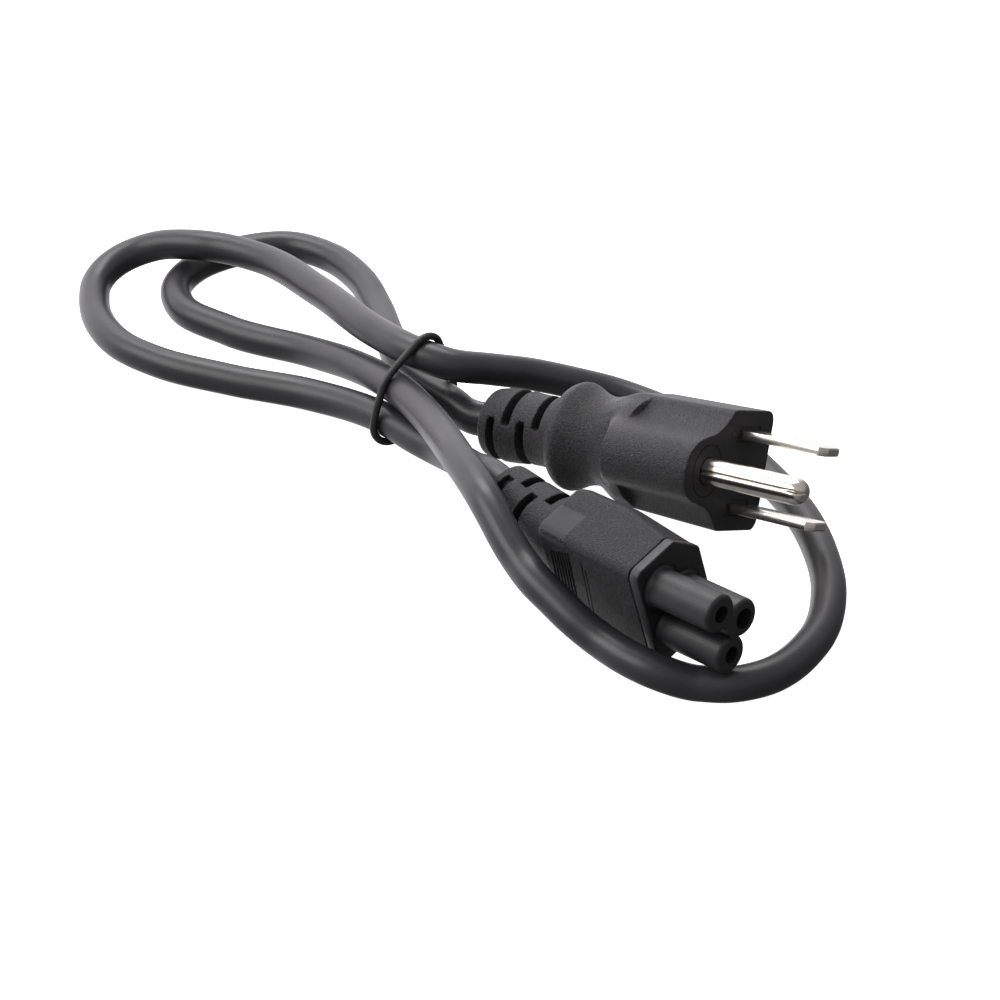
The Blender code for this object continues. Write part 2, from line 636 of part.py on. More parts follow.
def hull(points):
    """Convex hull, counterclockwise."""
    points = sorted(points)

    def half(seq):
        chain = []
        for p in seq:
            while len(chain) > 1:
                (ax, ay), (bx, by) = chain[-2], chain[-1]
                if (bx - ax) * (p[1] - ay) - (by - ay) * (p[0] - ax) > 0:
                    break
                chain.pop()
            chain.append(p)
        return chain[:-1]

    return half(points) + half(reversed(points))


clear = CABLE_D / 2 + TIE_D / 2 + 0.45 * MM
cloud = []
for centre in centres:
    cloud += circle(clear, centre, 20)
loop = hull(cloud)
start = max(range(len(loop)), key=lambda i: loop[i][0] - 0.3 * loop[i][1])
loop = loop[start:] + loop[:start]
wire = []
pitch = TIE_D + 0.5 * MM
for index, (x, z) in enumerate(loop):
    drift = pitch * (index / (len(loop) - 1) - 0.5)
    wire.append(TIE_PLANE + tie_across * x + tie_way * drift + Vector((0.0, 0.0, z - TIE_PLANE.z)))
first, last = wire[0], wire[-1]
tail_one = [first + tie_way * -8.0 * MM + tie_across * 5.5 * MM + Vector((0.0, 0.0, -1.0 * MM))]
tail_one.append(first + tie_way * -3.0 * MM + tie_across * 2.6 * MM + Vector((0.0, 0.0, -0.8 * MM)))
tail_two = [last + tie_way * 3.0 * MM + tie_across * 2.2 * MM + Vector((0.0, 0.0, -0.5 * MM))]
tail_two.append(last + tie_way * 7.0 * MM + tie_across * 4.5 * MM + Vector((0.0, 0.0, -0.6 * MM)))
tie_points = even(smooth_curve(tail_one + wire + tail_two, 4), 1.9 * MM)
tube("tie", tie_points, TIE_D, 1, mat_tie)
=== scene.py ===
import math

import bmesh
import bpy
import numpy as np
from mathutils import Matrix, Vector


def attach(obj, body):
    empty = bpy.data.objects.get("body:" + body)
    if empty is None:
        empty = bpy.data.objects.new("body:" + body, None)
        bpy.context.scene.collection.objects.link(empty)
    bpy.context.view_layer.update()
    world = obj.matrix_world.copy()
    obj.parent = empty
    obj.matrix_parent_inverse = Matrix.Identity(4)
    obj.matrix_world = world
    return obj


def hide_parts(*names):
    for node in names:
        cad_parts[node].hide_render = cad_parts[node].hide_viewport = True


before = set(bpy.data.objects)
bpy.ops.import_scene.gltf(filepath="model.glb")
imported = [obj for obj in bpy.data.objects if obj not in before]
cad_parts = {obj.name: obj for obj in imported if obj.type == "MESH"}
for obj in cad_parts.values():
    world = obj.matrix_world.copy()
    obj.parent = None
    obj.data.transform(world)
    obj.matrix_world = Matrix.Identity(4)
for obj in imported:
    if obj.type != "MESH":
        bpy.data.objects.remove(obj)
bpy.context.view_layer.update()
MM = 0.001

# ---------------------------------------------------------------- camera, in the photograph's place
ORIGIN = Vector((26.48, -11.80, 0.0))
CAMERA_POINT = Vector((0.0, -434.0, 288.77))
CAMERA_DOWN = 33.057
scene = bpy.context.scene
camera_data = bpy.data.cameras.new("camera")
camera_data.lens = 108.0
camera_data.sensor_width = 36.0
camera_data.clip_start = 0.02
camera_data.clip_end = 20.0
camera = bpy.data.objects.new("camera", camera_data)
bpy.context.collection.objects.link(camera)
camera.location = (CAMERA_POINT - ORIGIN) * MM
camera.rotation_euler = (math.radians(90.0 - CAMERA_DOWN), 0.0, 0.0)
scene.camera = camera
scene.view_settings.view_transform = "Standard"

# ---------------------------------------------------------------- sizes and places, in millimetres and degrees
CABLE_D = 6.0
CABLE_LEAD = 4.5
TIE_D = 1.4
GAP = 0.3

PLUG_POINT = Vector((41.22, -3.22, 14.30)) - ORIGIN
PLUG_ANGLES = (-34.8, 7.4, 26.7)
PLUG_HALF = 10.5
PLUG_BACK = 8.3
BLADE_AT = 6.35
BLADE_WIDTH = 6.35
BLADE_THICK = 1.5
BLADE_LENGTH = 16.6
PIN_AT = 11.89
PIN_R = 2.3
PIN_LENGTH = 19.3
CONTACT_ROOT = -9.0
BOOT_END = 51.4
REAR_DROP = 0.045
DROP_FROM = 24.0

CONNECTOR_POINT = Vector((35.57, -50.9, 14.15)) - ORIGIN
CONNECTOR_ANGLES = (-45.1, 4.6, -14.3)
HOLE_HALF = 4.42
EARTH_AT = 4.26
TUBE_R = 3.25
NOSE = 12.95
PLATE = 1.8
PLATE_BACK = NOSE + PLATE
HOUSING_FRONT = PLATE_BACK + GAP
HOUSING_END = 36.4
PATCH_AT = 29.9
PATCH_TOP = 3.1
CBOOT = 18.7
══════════
**AIM**
In the listing above, find the line containing "clear = CABLE_D / 2 + TIE_D / 2 + 0.45 * MM" and the line containing "before = set(bpy.data.objects)", then repeat those two lines and everything between them exactly.

**CORRECT OUTPUT**
clear = CABLE_D / 2 + TIE_D / 2 + 0.45 * MM
cloud = []
for centre in centres:
    cloud += circle(clear, centre, 20)
loop = hull(cloud)
start = max(range(len(loop)), key=lambda i: loop[i][0] - 0.3 * loop[i][1])
loop = loop[start:] + loop[:start]
wire = []
pitch = TIE_D + 0.5 * MM
for index, (x, z) in enumerate(loop):
    drift = pitch * (index / (len(loop) - 1) - 0.5)
    wire.append(TIE_PLANE + tie_across * x + tie_way * drift + Vector((0.0, 0.0, z - TIE_PLANE.z)))
first, last = wire[0], wire[-1]
tail_one = [first + tie_way * -8.0 * MM + tie_across * 5.5 * MM + Vector((0.0, 0.0, -1.0 * MM))]
tail_one.append(first + tie_way * -3.0 * MM + tie_across * 2.6 * MM + Vector((0.0, 0.0, -0.8 * MM)))
tail_two = [last + tie_way * 3.0 * MM + tie_across * 2.2 * MM + Vector((0.0, 0.0, -0.5 * MM))]
tail_two.append(last + tie_way * 7.0 * MM + tie_across * 4.5 * MM + Vector((0.0, 0.0, -0.6 * MM)))
tie_points = even(smooth_curve(tail_one + wire + tail_two, 4), 1.9 * MM)
tube("tie", tie_points, TIE_D, 1, mat_tie)
=== scene.py ===
import math

import bmesh
import bpy
import numpy as np
from mathutils import Matrix, Vector


def attach(obj, body):
    empty = bpy.data.objects.get("body:" + body)
    if empty is None:
        empty = bpy.data.objects.new("body:" + body, None)
        bpy.context.scene.collection.objects.link(empty)
    bpy.context.view_layer.update()
    world = obj.matrix_world.copy()
    obj.parent = empty
    obj.matrix_parent_inverse = Matrix.Identity(4)
    obj.matrix_world = world
    return obj


def hide_parts(*names):
    for node in names:
        cad_parts[node].hide_render = cad_parts[node].hide_viewport = True


before = set(bpy.data.objects)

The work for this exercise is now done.